Overview and negotiations
After the expulsion of the Allied forces by the Turkish army under the command of Mustafa Kemal Atatürk, the Ankara-based government of the Turkish national movement rejected the Treaty of Sèvres (1920) that was signed by the Istanbul-based Ottoman government.
Negotiations were undertaken during the Conference of Lausanne at which Ismet Inönü was the chief negotiator for Turkey. Lord Curzon, the British Foreign Secretary of that time, was the chief negotiator of the Allies, while Eleftherios Venizelos negotiated on behalf of Greece. The negotiations took many months. On November 20 1922, the peace conference was opened, and after strenuous debate, was interrupted by Turkish protest on February 4 1923. After reopening again on April 23, and following more protests by the Turks and tense debates, the treaty was signed on July 24 as a result of eight months of arduous negotiation. The delegation on behalf of the Allies included negotiators such as the U.S. Admiral Mark L. Bristol, who served as the United States High Commissioner and championed Turkish efforts.
Treaty stipulations The treaty was composed of 143 articles with major sections including:
The treaty provided for the independence of the Republic of Turkey but also for the protection of the ethnic Greek minority in Turkey and the mainly ethnically Turkish Muslim minority in Greece. However, most of the Greek population of Turkey and the Turkish population of Greece had already been deported under the earlier Exchange of Populations between Greece and Turkey agreement signed by Greece and Turkey. Only the Greeks of Istanbul, Imbros and Tenedos were excluded (about 270,000 in Istanbul alone at that time), and the Muslim population of Western Thrace (about 86,000 in 1922). Article 14 of the treaty granted the islands of Imbros and Tenedos "special administrative organisation", a right that was revoked by the Turkish government on February 17, 1926. The Republic of Turkey also formally accepted the loss of Cyprus (which was "rented" to the British Empire following the Congress of Berlin in 1878, but de jure remained an Ottoman territory until World War I) as well as Egypt and Sudan (which were occupied by British forces with the pretext of "establishing order" in 1882, but de jure remained Ottoman territories until World War I) to the British Empire. The fate of the province of Mosul was left to be determined through the League of Nations. Turkey also renounced all claims on the Dodecanese Islands, which Italy was obliged to return back to Turkey according to the in 1912 (also known as the First Treaty of Lausanne (1912), as it was signed at the Ouchy Castle in Lausanne, Switzerland) following the Italo-Turkish War (1911-1912).
Borders
The treaty delimited the boundaries of Greece, Bulgaria, and Turkey; formally ceded all Turkish claims on the Dodecanese Islands (Article 15); Cyprus (Article 20); Egypt and Sudan (Article 17); Iraq and Syria (Article 3); and (along with the Treaty of Ankara) settled the boundaries of the latter two nations.
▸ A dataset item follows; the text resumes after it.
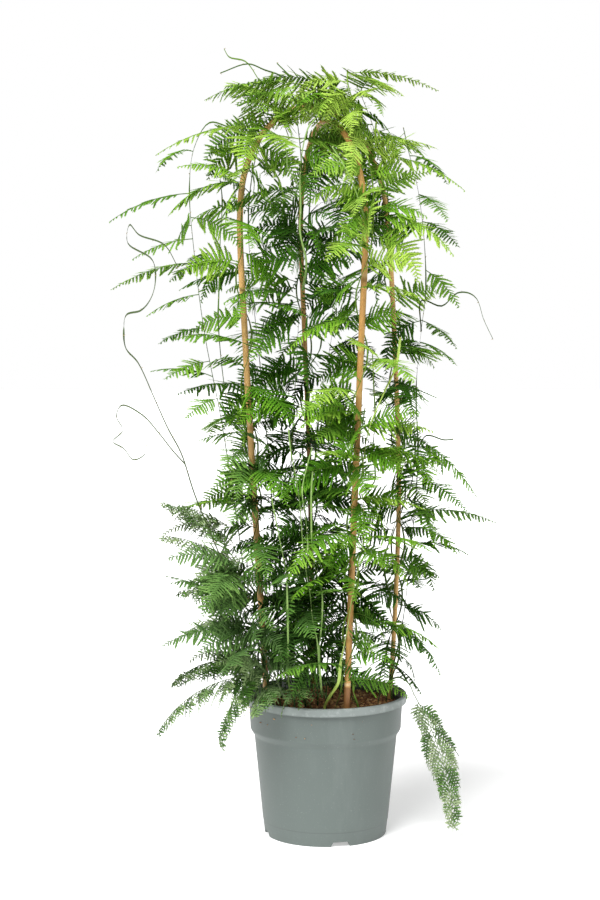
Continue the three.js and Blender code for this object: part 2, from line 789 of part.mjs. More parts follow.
leafyStems.forEach((stem, index) => {
  const curve = stemCurves[index];
  const sprays = [...tipSprays(stem, index, curve), ...(stem.tiers.count ? tierSprays(stem, index) : [])];
  let solid = stemSolids[index];
  sprays.forEach((spray) => {
    growSpray(stem, curve, spray).forEach((blade) => {
      solid = solid.add(blade);
    });
  });
  place(stem.name, solid, tones[stem.tone]);
});

export default group;
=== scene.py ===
import math
import random

import bmesh
import bpy
from mathutils import Matrix, Vector, kdtree, noise


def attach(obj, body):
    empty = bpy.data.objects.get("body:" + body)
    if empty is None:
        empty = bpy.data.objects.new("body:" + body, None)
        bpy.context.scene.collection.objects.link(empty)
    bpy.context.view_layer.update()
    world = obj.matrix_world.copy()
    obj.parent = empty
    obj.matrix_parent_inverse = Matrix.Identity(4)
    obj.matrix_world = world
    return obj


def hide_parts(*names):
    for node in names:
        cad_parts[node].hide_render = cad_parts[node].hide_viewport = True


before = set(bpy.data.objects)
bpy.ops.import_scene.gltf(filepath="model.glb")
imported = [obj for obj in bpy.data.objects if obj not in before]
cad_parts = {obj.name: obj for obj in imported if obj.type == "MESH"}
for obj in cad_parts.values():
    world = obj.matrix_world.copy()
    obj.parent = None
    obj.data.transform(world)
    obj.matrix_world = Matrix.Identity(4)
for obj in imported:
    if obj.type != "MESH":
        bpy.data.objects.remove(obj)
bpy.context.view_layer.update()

# The plant's points are in millimetres as in the CAD, Blender objects are in metres.
mm = 0.001


# One socket, so that node maths reads as an expression
class Value:
    def __init__(self, sheet, socket):
        self.sheet = sheet
        self.socket = socket

    def maths(self, operation, *values):
        return self.sheet.add("ShaderNodeMath", {"operation": operation}, dict(enumerate(values)))

    def __add__(self, other):
        return self.maths("ADD", self, other)

    def __radd__(self, other):
        return self.maths("ADD", other, self)

    def __sub__(self, other):
        return self.maths("SUBTRACT", self, other)

    def __rsub__(self, other):
        return self.maths("SUBTRACT", other, self)

    def __mul__(self, other):
        return self.maths("MULTIPLY", self, other)

    def __rmul__(self, other):
        return self.maths("MULTIPLY", other, self)

    def __truediv__(self, other):
        return self.maths("DIVIDE", self, other)

    def __mod__(self, other):
        return self.maths("FLOORED_MODULO", self, other)

    def __gt__(self, other):
        return self.maths("GREATER_THAN", self, other)

    def __lt__(self, other):
        return self.maths("LESS_THAN", self, other)

    def least(self, other):
        return self.maths("MINIMUM", self, other)

    def only(self, operation):
        return self.maths(operation, self)

    def output(self, name):
        return Value(self.sheet, self.sheet.pick(self.socket.node.outputs, name))


# A node tree, with one method that makes any node in it
class Sheet:
    def __init__(self, tree):
        self.tree = tree

    def pick(self, sockets, name):
        if isinstance(name, int):
            return sockets[name]
        return next(s for s in sockets if s.enabled and name in (None, s.name))

    def add(self, kind, settings=None, values=None, out=None):
        node = self.tree.nodes.new(kind)
        for name, setting in (settings or {}).items():
            if name == "stops":
                self.setStops(node.color_ramp, setting)
            else:
                setattr(node, name, setting)
        for name, value in (values or {}).items():
            socket = self.pick(node.inputs, name)
            for each in value if isinstance(value, list) else [value]:
                if isinstance(each, Value):
                    self.tree.links.new(each.socket, socket)
                else:
                    socket.default_value = each
        return Value(self, self.pick(node.outputs, out)) if node.outputs else node

    def setStops(self, ramp, stops):
        while len(ramp.elements) < len(stops):
            ramp.elements.new(0.5)
        for element, (place, color) in zip(ramp.elements, stops):
            element.position = place
            element.color = (*color, 1.0)

    def vector(self, operation, *values):
        return self.add("ShaderNodeVectorMath", {"operation": operation}, dict(enumerate(values)))

    def scaled(self, vector, factor):
        return self.add("ShaderNodeVectorMath", {"operation": "SCALE"}, {0: vector, "Scale": factor})

    def combine(self, x, y, z):
        return self.add("ShaderNodeCombineXYZ", None, {"X": x, "Y": y, "Z": z})

    def mixed(self, factor, first, second):
        settings = {"data_type": "RGBA", "blend_type": "MIX", "clamp_factor": True}
        paint = [(*c, 1.0) if isinstance(c, tuple) else c for c in (first, second)]
        return self.add("ShaderNodeMix", settings, {"Factor": factor, "A": paint[0], "B": paint[1]})

    def ramp(self, factor, stops):
        return self.add("ShaderNodeValToRGB", {"stops": stops}, {"Fac": factor}, "Color")

    def noise(self, where, scale, detail=2.0, roughness=0.5, distortion=0.0):
        values = {"Vector": where, "Scale": scale, "Detail": detail, "Roughness": roughness,
                  "Distortion": distortion}
        return self.add("ShaderNodeTexNoise", None, values, 0)

    def attribute(self, name, out="Fac"):
        return self.add("ShaderNodeAttribute", {"attribute_name": name}, None, out)

    def between(self, value, low, high, toLow=0.0, toHigh=1.0):
        values = {"Value": value, "From Min": low, "From Max": high, "To Min": toLow, "To Max": toHigh}
        return self.add("ShaderNodeMapRange", {"clamp": True}, values)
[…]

Turkey also renounced its priviliges in Libya which were defined by Article 10 of the Treaty of Ouchy in 1912 (per Article 22 of the Treaty of Lausanne in 1923).
Agreements
Among many agreements, there was a separate agreement with the United States: the Chester concession. The U.S. Senate refused to ratify the treaty and consequently Turkey annulled the concession.
Aftermath
- The Treaty of Lausanne led to the international recognition of the sovereignty of the new Republic of Turkey as the successor state of the defunct Ottoman Empire.
- Hatay Province remained a part of the French Mandate of Syria according to the Treaty of Lausanne, but in 1938 gained its independence as the Hatay State, which later joined Turkey with a referendum in 1939. For many decades Syria didn't recognize the addition of Hatay Province to Turkey and continued to show it as a part of Syria on its maps.